Clovis' New Pot Law Criticized

December 05, 2005

Marc Benjamin, The Fresno Bee

A new medical marijuana ordinance takes effect next month in Clovis, but activists told the council Monday night that banning medical marijuana dispensaries will be a problem.

The ordinance does not allow dispensaries but allows cooperatives where up to 99 plants can be grown. City officials said they do not want money to be exchanged if the marijuana is being grown in a cooperative situation.

David Wolfe, assistant city attorney, said the city's ordinance was an effort to strike a balance between prohibiting dispensaries and allowing a cooperative growing effort.

Dispensaries are against federal law, but some California medical marijuana advocates say they are written into California law. It was a significant reason for a lawsuit against the city of Fresno by Americans for Safe Access.

Wolfe disagrees, saying he does not view state law the same way.

Mark Stout, a member of Californians for Safe Access, a group that has sued the city of Fresno for its ban on dispensaries, said dispensaries are needed because many people who are prescribed to use medical marijuana live in apartments or do not have room to grow their medicine.

"The ordinance is a de facto prohibition on dispensaries," Stout said. "Without dispensaries, you take the only safe way many patients have for safe access to medical marijuana."

He said Americans for Safe Access consider a ban on dispensaries a violation of state law.

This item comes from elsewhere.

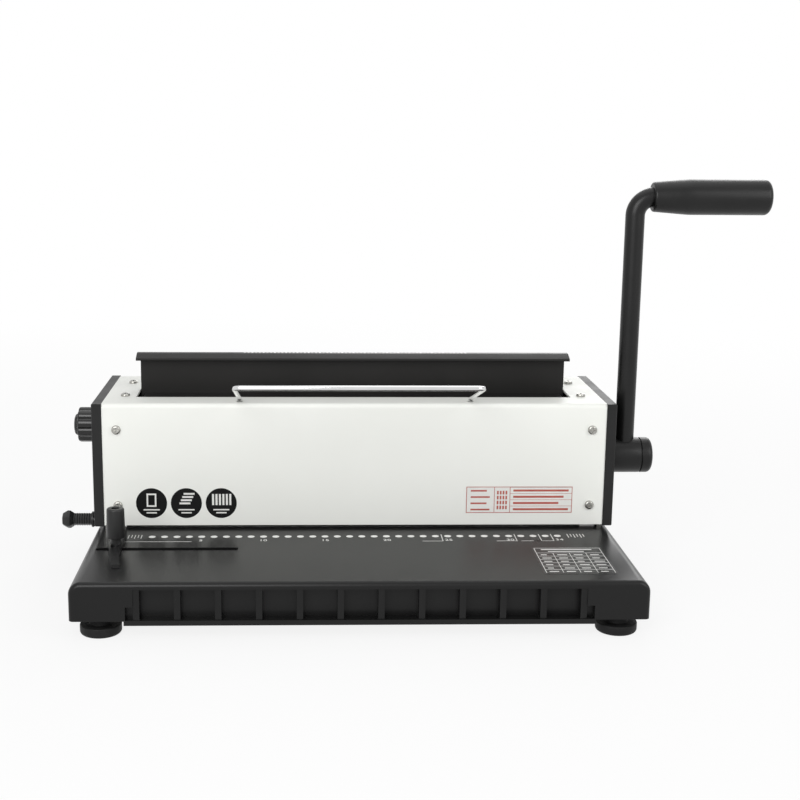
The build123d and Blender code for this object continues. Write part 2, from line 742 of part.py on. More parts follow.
def press_cam(side):
    points = cam_outline(cam_r0, stroke / lever_turn, lever_turn, -math.pi / 2, -1)
    tip = points[-1]
    # The back runs straight from the tip to the round part, then round to the flat under the shaft.
    reach = math.hypot(tip[1], tip[2])
    heading = math.atan2(tip[2], tip[1]) - math.acos(cam_r0 / reach)
    middle = (heading - math.pi / 2) / 2
    touch = (0, cam_r0 * math.cos(heading), cam_r0 * math.sin(heading))
    rear = (0, cam_r0 * math.cos(middle), cam_r0 * math.sin(middle))
    low = (0, 0, -cam_r0)
    back = Line(tip, touch) + ThreePointArc(touch, rear, low) + Line(low, points[0])
    cam = cam_plate(points, back, cam_x0, cam_x1)
    cam += rod_along_x(cam_hub_r, cam_x1, collar_x, 0, 0)
    cam -= rod_along_x(shaft_r + press_fit, cam_x0 - 1, collar_x + 1, 0, 0)
    cam -= rod_along_y(pin_r + press_fit, -12, 12, pin_x, 0)
    return mirrored(Pos(0, shaft_y, shaft_z) * cam, side)


def cam_pins():
    length = cam_hub_r - 0.4
    return [rod_along_y(pin_r, shaft_y - length, shaft_y + length, s * pin_x, shaft_z) for s in sides]


def lever_hub():
    hub = rod_along_x(hub_r, hub_x0, hub_x1, shaft_y, shaft_z)
    ends = hub.edges().group_by(Axis.X)
    hub = chamfer(ends[0] + ends[-1], 0.5)
    hub -= rod_along_x(shaft_r + press_fit, hub_x0 - 1, hub_x1 + 1, shaft_y, shaft_z)
    hub -= rod_along_z(rod_r + press_fit, shaft_z, shaft_z + hub_r + 1, rod_x, shaft_y)
    hub -= rod_along_z(2.5 + press_fit, shaft_z - hub_r - 1, shaft_z, hub_x0 + 6, shaft_y)
    return hub


def hub_grub_screw():
    top = shaft_z - shaft_r - 0.1
    low = shaft_z - hub_r + 0.6
    screw = rod_along_z(2.5, low, top, 0, 0)
    screw -= extrude(Pos(0, 0, low) * RegularPolygon(1.4, 6), amount=2.0)
    return Pos(hub_x0 + 6, shaft_y, 0) * screw


def hub_cap():
    x0 = hub_x1 + hub_groove
    cap = rod_along_x(hub_r, x0, x0 + hub_cap_t, shaft_y, shaft_z)
    cap = fillet(cap.edges().group_by(Axis.X)[-1], hub_cap_round)
    cap = fillet(cap.edges().group_by(Axis.X)[0], 0.4)
    return cap + rod_along_x(hub_r - 1.0, hub_x1, x0, shaft_y, shaft_z)


def lever_rod():
    start = (rod_x, shaft_y, shaft_z + shaft_r + 0.3)
    corner = (rod_x, shaft_y, grip_z)
    end = (grip_x1 - grip_end, shaft_y, grip_z)
    path = FilletPolyline(start, corner, end, radius=rod_bend_r)
    section = Plane(start, z_dir=(0, 0, 1)) * Circle(rod_r)
    return sweep(section, path=path)


def lever_grip():
    # Turned about its own length: a short taper, a straight body and a rounded end.
    length = grip_len
    body = Polyline((0, 0), (0, grip_r0), (grip_taper, grip_r1), (length, grip_r1), (length, 0), close=True)
    solid = revolve(make_face(body), axis=Axis.X)
    solid = fillet(solid.edges().group_by(Axis.X)[-1], grip_round)
    solid = fillet(solid.edges().group_by(Axis.X)[0], 1.2)
    solid -= rod_along_x(rod_r + press_fit, -1, length - grip_end + 0.2, 0, 0)
    solid -= rod_along_x(rod_r + grip_mouth_gap, -1, grip_mouth, 0, 0)
    return Pos(grip_x0, shaft_y, grip_z) * solid


# ---------------------------------------------------------------- anvil and its knob
def anvil_bar():
    bar = block(-anvil_half_w, anvil_half_w, spindle_y - anvil_web / 2, spindle_y + anvil_web / 2,
                anvil_z0, anvil_z1 - anvil_flange_t)
    bar += block(-anvil_half_w, anvil_half_w, anvil_front, anvil_rear, anvil_z1 - anvil_flange_t, anvil_z1)
    bar += both_ends(block(anvil_half_w, anvil_half_w + 3.4, spindle_y - tongue_half_w,
                           spindle_y + tongue_half_w, anvil_z0 + 2, anvil_z0 + 10))
    return bar


def gap_spindle():
    return rod_along_x(spindle_r, -cap_x - 0.6 - gap_knob_len + 2, frame_x1 - 0.2, spindle_y, spindle_z)


def gap_cam(side):
    x0 = side * gap_cam_x - gap_cam_t / 2
    points = cam_outline(gap_cam_r0, anvil_rise / gap_turn, gap_turn, math.pi / 2, -1)
    cam = cam_plate(points, Line(points[-1], points[0]), x0, x0 + gap_cam_t)
    cam -= rod_along_x(spindle_r + press_fit, x0 - 1, x0 + gap_cam_t + 1, 0, 0)
    return Pos(0, spindle_y, spindle_z) * cam


def gap_knob():
    x1 = -cap_x - 0.6
    x0 = x1 - gap_knob_len
    knob = rod_along_x(gap_knob_r, x0, x1, 0, 0)
    for i in range(gap_lobes):
        heading = 2 * math.pi * i / gap_lobes
        reach = gap_knob_r + 1.0
        knob -= rod_along_x(2.2, x0 - 1, x1 + 1, reach * math.cos(heading), reach * math.sin(heading))
    boss = rod_along_x(gap_boss_r, x0 - gap_boss_h, x0, 0, 0)
    knob += fillet(boss.edges().group_by(Axis.X)[0], gap_boss_h - 0.6)
    knob -= rod_along_x(spindle_r + press_fit, x0 + 2 - press_fit, x1 + 1, 0, 0)
    return Pos(0, spindle_y, spindle_z) * knob


# ---------------------------------------------------------------- margin rod
def margin_rod():
    rod = rod_along_x(margin_r, -plate_half_w + 0.3, plate_half_w - 1.4, margin_y, margin_z)
    flat_x = pad_x0 - 1.0
    rod -= block(-flat_x, flat_x, margin_y - 5, margin_y + 5, margin_z + margin_flat, margin_z + 5)
    neck_x = margin_x0 + margin_head_t + 3.0
    return rod + rod_along_x(margin_neck_r, neck_x, -plate_half_w + 1, margin_y, margin_z)


def margin_knob():
    x1 = margin_x0 + margin_knob_len
    head = rod_along_x(margin_head_r, margin_x0, margin_x0 + margin_head_t, 0, 0)
    ends = head.edges().group_by(Axis.X)
    head = fillet(ends[0] + ends[-1], 1.2)
    knob = head + rod_along_x(margin_shank_r, margin_x0 + margin_head_t, x1, 0, 0)
    knob += rod_along_x(margin_shank_r + 0.9, x1 - 1.5, x1, 0, 0)
    knob -= rod_along_x(margin_neck_r + press_fit, margin_x0 + margin_head_t + 3 - press_fit, x1 + 1, 0, 0)
    return Pos(0, margin_y, margin_z) * knob


# ---------------------------------------------------------------- edge guide
def guide_wall(x0, y0, x1, y1, height, thickness):
    # An upright wall that rises from the plate at its first end to the height at its second end.
    length = math.hypot(x1 - x0, y1 - y0)
    along = ((x1 - x0) / length, (y1 - y0) / length, 0)
    plane = Plane(origin=(x0, y0, slide_gap), x_dir=along, z_dir=(along[1], -along[0], 0))
    side_view = Polyline((0, 0), (length, 0), (length, height), (0, guide_plate_t), close=True)
    return extrude(plane * make_face(side_view), amount=thickness)


def edge_guide():
    neck_x = guide_fence_x - guide_neck_w
    outline = Polyline((guide_tip_x - guide_tongue_w / 2, guide_tongue_y),
                       (guide_tip_x + guide_tongue_w / 2, guide_tongue_y), (guide_fence_x, guide_neck_y),
                       (guide_fence_x, guide_fence_y), (guide_left_x, guide_left_y), (neck_x, guide_neck_y),
                       close=True)
    guide = Pos(0, 0, slide_gap) * extrude(make_face(outline), amount=guide_plate_t)
    guide += guide_wall(guide_fence_x, guide_neck_y, guide_fence_x, guide_fence_y, guide_wall_h, -guide_wall_t)
    guide += guide_wall(neck_x, guide_neck_y, guide_left_x, guide_left_y, guide_left_h, guide_wall_t)
    guide += rod_along_z(3.6, slide_gap, guide_knob_z0 - 0.3, guide_x, guide_y)
    return guide - rod_along_z(guide_screw_r + running_fit, -1, guide_knob_z0 + 1, guide_x, guide_y)


def guide_nut():
    top = -base_wall - slide_gap
    nut = block(-6, 6, -5, 5, top - 3, top)
    nut += block(-3, 3, -guide_slot_w / 2 + slide_gap, guide_slot_w / 2 - slide_gap, top, 0)
    nut -= rod_along_z(guide_screw_r + running_fit, top - 4, 1, 0, 0)
    return Pos(guide_x, guide_y, 0) * nut


def clamp_knob():
    knob = Pos(0, 0, guide_knob_z0) * Cone(guide_knob_r0, guide_knob_r1, guide_knob_z1 - guide_knob_z0,
                                           align=(Align.CENTER, Align.CENTER, Align.MIN))
    knob = fillet(knob.edges().group_by(Axis.Z)[-1], 1.0)
    knob -= rod_along_z(2.6, guide_knob_z1 - 3.0, guide_knob_z1 + 1, 0, 0)
    knob -= rod_along_z(guide_screw_r + press_fit, guide_knob_z0 - 1, guide_knob_z0 + 10, 0, 0)
    return Pos(guide_x, guide_y, 0) * knob


def clamp_screw():
    low = -base_wall - slide_gap - 4.5
    return rod_along_z(guide_screw_r, low, guide_knob_z0 + 9.9, guide_x, guide_y)


# ---------------------------------------------------------------- wire rack
def wire_rack():
    foot_z = sheet_z - rack_depth + 1.0
    stem_z = cover_top + rack_stem
    bar_z = cover_top + rack_bar_h
    points = [(-rack_x, rack_y, foot_z), (-rack_x, rack_y, stem_z), (-rack_x, rack_front_y, bar_z),
              (rack_x, rack_front_y, bar_z), (rack_x, rack_y, stem_z), (rack_x, rack_y, foot_z)]
    path = FilletPolyline(*points, radius=rack_bend_r)
    section = Plane(points[0], z_dir=(0, 0, 1)) * Circle(rack_wire_r)
    return sweep(section, path=path)


def place_screws(places, length):
    return [place * pan_screw(length) for place in places]


nodes = {
    "base_shell": base_shell(),
    "bottom_plate": bottom_plate(),
    "bottom_screws": group(plate_screws()),
    "foot_front_left": foot(*foot_places[0]),
    "foot_front_right": foot(*foot_places[1]),
    "foot_rear_left": foot(*foot_places[2]),
    "foot_rear_right": foot(*foot_places[3]),
    "foot_screws": group(foot_screws()),
    "chip_tray": chip_tray(),
    "frame_left": frame_side(-1),
    "frame_right": frame_side(1),
    "frame_screws": group(place_screws(frame_screw_places, frame_screw_len)),
    "tie_rods": group(tie_rods()),
    "shaft_bush_left": mirrored(shaft_bush(), -1),
    "shaft_bush_right": shaft_bush(),
    "spindle_bushes": both_ends(spindle_bush()),
    "anvil_bracket_left": mirrored(anvil_bracket(), -1),
    "anvil_bracket_right": anvil_bracket(),
    "front_cover": front_cover(),
    "rear_cover": rear_cover(),
    "end_cap_left": end_cap(-1),
    "end_cap_right": end_cap(1),
    "front_screws": group(place_screws(front_screw_places, front_screw_len)),
    "rear_screws": group(place_screws(rear_screw_places, rear_screw_len)),
    "top_screws": group(place_screws(top_screw_places(), top_screw_len)),
    "rack_socket_left": rack_socket(-1),
    "rack_socket_right": rack_socket(1),
    "die_plate": die_plate(),
    "die_spacers": die_spacers(),
    "stripper_plate": stripper_plate(),
    "die_bolts": group(die_bolts()),
    "guide_post_left": guide_post(-1),
    "guide_post_right": guide_post(1),
    "return_spring_left": return_spring(-1),
    "return_spring_right": return_spring(1),
    "punch_pins": group(punches()),
    "punch_holder": punch_holder(),
    "holder_screws": group(holder_screws()),
    "press_beam": press_beam(),
    "closing_jaw": jaw_plate(),
    "jaw_bolts": group(jaw_bolts()),
    "main_shaft": main_shaft(),
    "press_cam_left": press_cam(-1),
    "press_cam_right": press_cam(1),
    "cam_pins": group(cam_pins()),
    "lever_hub": lever_hub(),
    "hub_grub_screw": hub_grub_screw(),
    "hub_cap": hub_cap(),
    "lever_rod": lever_rod(),
    "lever_grip": lever_grip(),
    "anvil_bar": anvil_bar(),
    "gap_spindle": gap_spindle(),
    "gap_cams": group([gap_cam(-1), gap_cam(1)]),
    "gap_knob": gap_knob(),
    "margin_rod": margin_rod(),
    "margin_knob": margin_knob(),
    "edge_guide": edge_guide(),
    "guide_nut": guide_nut(),
    "clamp_knob": group([clamp_knob(), clamp_screw()]),
    "wire_rack": wire_rack(),
}

origin = (-(margin_x0 + grip_x1) / 2, -(tray_tab_y - table_depth) / 2, -floor_z)
os.makedirs("parts", exist_ok=True)
for name, shape in nodes.items():
    export_step(Pos(*origin) * shape, f"parts/{name}.step")
print("nodes", len(nodes), "moved by", origin)
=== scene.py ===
import bmesh
import bpy
import json
import math
import numpy as np
from mathutils import Matrix, Vector


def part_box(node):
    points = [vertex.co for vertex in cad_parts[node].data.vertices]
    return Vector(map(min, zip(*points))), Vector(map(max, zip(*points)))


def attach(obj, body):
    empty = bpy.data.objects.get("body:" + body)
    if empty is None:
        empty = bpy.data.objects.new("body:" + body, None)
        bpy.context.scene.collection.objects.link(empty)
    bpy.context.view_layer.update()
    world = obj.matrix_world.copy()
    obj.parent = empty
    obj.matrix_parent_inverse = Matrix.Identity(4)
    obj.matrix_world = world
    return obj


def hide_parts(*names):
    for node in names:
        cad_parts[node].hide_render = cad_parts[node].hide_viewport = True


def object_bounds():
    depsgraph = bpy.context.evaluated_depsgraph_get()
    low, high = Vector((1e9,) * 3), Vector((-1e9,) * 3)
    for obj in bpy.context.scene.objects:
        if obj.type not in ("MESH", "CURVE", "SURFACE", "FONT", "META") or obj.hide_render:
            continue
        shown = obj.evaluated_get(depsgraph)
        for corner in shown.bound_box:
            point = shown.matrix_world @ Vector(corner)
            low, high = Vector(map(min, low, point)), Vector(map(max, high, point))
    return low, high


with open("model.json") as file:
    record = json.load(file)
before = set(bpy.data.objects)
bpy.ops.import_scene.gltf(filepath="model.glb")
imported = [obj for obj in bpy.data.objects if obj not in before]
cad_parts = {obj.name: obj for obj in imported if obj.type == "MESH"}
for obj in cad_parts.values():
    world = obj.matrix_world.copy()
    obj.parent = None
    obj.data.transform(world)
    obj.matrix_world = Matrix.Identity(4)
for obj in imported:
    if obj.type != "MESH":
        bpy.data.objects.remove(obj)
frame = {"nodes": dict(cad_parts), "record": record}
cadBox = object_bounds()
mm = 0.001

coverLow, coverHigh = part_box("front_cover")
baseLow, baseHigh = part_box("base_shell")
panelMiddle = np.array([(coverLow.x + coverHigh.x) / 2, coverLow.y, baseHigh.z])  # on the panel, at table height


def onPanel(x, y, z):  # millimetres from the panel's middle at table height, to the frame's metres
    return panelMiddle + np.array([x, y, z]) * mm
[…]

California voters passed the Compassionate Use Act in 1996 to ensure seriously ill Californians have a right to obtain and use marijuana for medical purposes. Patients must obtain a doctor's order and can use the drug for treatment.

Under the Clovis ordinance, cultivation will be limited to six mature plants or 12 immature plants per patient and requires the collective cultivation of no more than 24 plants in an industrially zoned area or on certain large residential lots that exceed 24,000 square feet. A cooperative must be located in a similar industrial setting. In all cases, growing marijuana must be done inside a locked enclosure.

The ordinance also limits the number of patients for a provider to four, including relatives who use the drug as a pain medication in the same home.

The city will allow smoking outdoors as long as it is done out of public view.